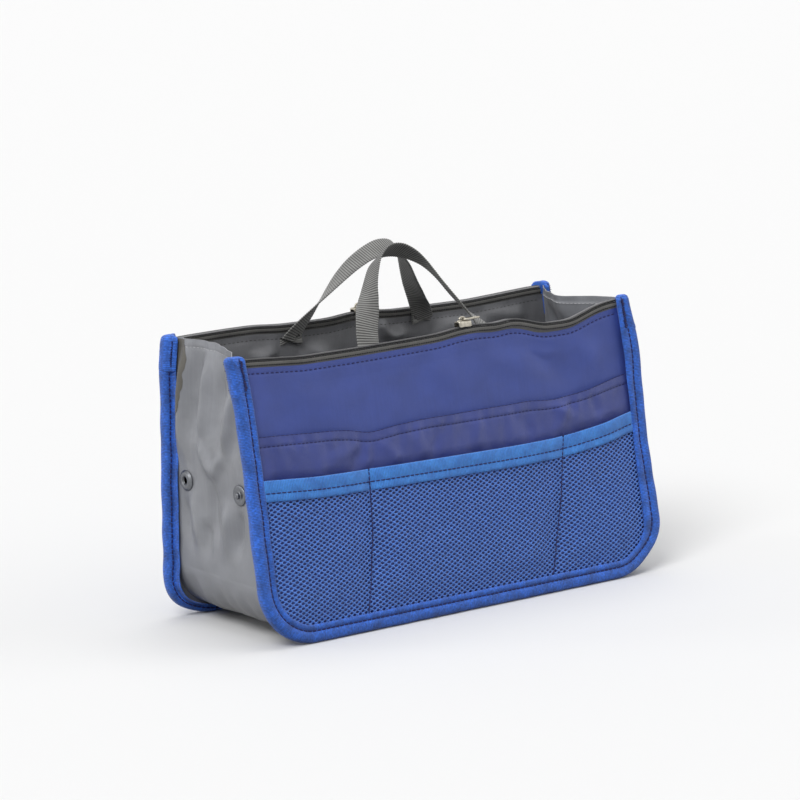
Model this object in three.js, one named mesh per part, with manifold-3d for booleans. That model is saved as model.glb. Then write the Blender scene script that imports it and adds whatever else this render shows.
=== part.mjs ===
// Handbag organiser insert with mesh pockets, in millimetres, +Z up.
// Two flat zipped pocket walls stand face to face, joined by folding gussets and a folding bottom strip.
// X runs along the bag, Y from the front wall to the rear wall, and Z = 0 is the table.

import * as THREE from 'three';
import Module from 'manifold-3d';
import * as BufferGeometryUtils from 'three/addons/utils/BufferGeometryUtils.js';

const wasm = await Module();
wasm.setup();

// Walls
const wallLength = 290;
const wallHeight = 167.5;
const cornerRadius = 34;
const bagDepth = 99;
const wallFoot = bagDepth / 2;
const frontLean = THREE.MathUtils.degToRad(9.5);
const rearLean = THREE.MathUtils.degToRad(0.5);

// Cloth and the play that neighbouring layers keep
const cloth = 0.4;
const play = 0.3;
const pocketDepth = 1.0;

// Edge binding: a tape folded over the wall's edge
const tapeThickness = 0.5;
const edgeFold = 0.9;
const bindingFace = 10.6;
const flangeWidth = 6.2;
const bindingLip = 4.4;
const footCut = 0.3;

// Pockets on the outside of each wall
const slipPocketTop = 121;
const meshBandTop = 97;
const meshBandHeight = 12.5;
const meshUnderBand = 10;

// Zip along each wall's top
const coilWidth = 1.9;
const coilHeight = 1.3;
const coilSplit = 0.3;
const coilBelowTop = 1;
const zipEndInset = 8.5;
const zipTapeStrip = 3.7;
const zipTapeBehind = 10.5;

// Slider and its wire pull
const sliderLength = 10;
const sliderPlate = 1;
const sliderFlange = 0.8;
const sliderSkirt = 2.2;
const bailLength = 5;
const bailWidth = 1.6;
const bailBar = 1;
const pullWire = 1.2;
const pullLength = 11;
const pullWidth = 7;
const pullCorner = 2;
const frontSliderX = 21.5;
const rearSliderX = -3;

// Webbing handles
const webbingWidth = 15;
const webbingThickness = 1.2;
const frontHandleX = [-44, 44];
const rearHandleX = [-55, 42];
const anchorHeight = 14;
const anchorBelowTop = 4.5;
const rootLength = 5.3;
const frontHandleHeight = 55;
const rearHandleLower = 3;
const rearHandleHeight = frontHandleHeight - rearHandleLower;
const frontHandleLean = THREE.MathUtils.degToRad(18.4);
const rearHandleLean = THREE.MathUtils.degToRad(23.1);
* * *
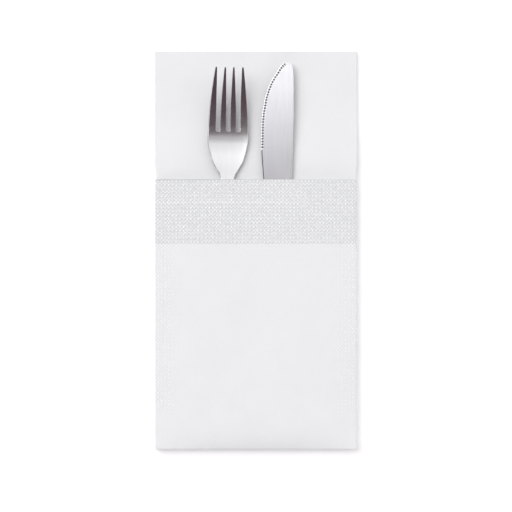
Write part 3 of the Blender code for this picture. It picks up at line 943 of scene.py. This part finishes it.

* _What the exercise asks_
Transcribe each line of the data above, unaltered, from the one where "Model this object" appears to the one where "const rearSliderX = -3;" appears, inclusive of both.

* _Written solution_
Model this object in three.js, one named mesh per part, with manifold-3d for booleans. That model is saved as model.glb. Then write the Blender scene script that imports it and adds whatever else this render shows.
=== part.mjs ===
// Handbag organiser insert with mesh pockets, in millimetres, +Z up.
// Two flat zipped pocket walls stand face to face, joined by folding gussets and a folding bottom strip.
// X runs along the bag, Y from the front wall to the rear wall, and Z = 0 is the table.

import * as THREE from 'three';
import Module from 'manifold-3d';
import * as BufferGeometryUtils from 'three/addons/utils/BufferGeometryUtils.js';

const wasm = await Module();
wasm.setup();

// Walls
const wallLength = 290;
const wallHeight = 167.5;
const cornerRadius = 34;
const bagDepth = 99;
const wallFoot = bagDepth / 2;
const frontLean = THREE.MathUtils.degToRad(9.5);
const rearLean = THREE.MathUtils.degToRad(0.5);

// Cloth and the play that neighbouring layers keep
const cloth = 0.4;
const play = 0.3;
const pocketDepth = 1.0;

// Edge binding: a tape folded over the wall's edge
const tapeThickness = 0.5;
const edgeFold = 0.9;
const bindingFace = 10.6;
const flangeWidth = 6.2;
const bindingLip = 4.4;
const footCut = 0.3;

// Pockets on the outside of each wall
const slipPocketTop = 121;
const meshBandTop = 97;
const meshBandHeight = 12.5;
const meshUnderBand = 10;

// Zip along each wall's top
const coilWidth = 1.9;
const coilHeight = 1.3;
const coilSplit = 0.3;
const coilBelowTop = 1;
const zipEndInset = 8.5;
const zipTapeStrip = 3.7;
const zipTapeBehind = 10.5;

// Slider and its wire pull
const sliderLength = 10;
const sliderPlate = 1;
const sliderFlange = 0.8;
const sliderSkirt = 2.2;
const bailLength = 5;
const bailWidth = 1.6;
const bailBar = 1;
const pullWire = 1.2;
const pullLength = 11;
const pullWidth = 7;
const pullCorner = 2;
const frontSliderX = 21.5;
const rearSliderX = -3;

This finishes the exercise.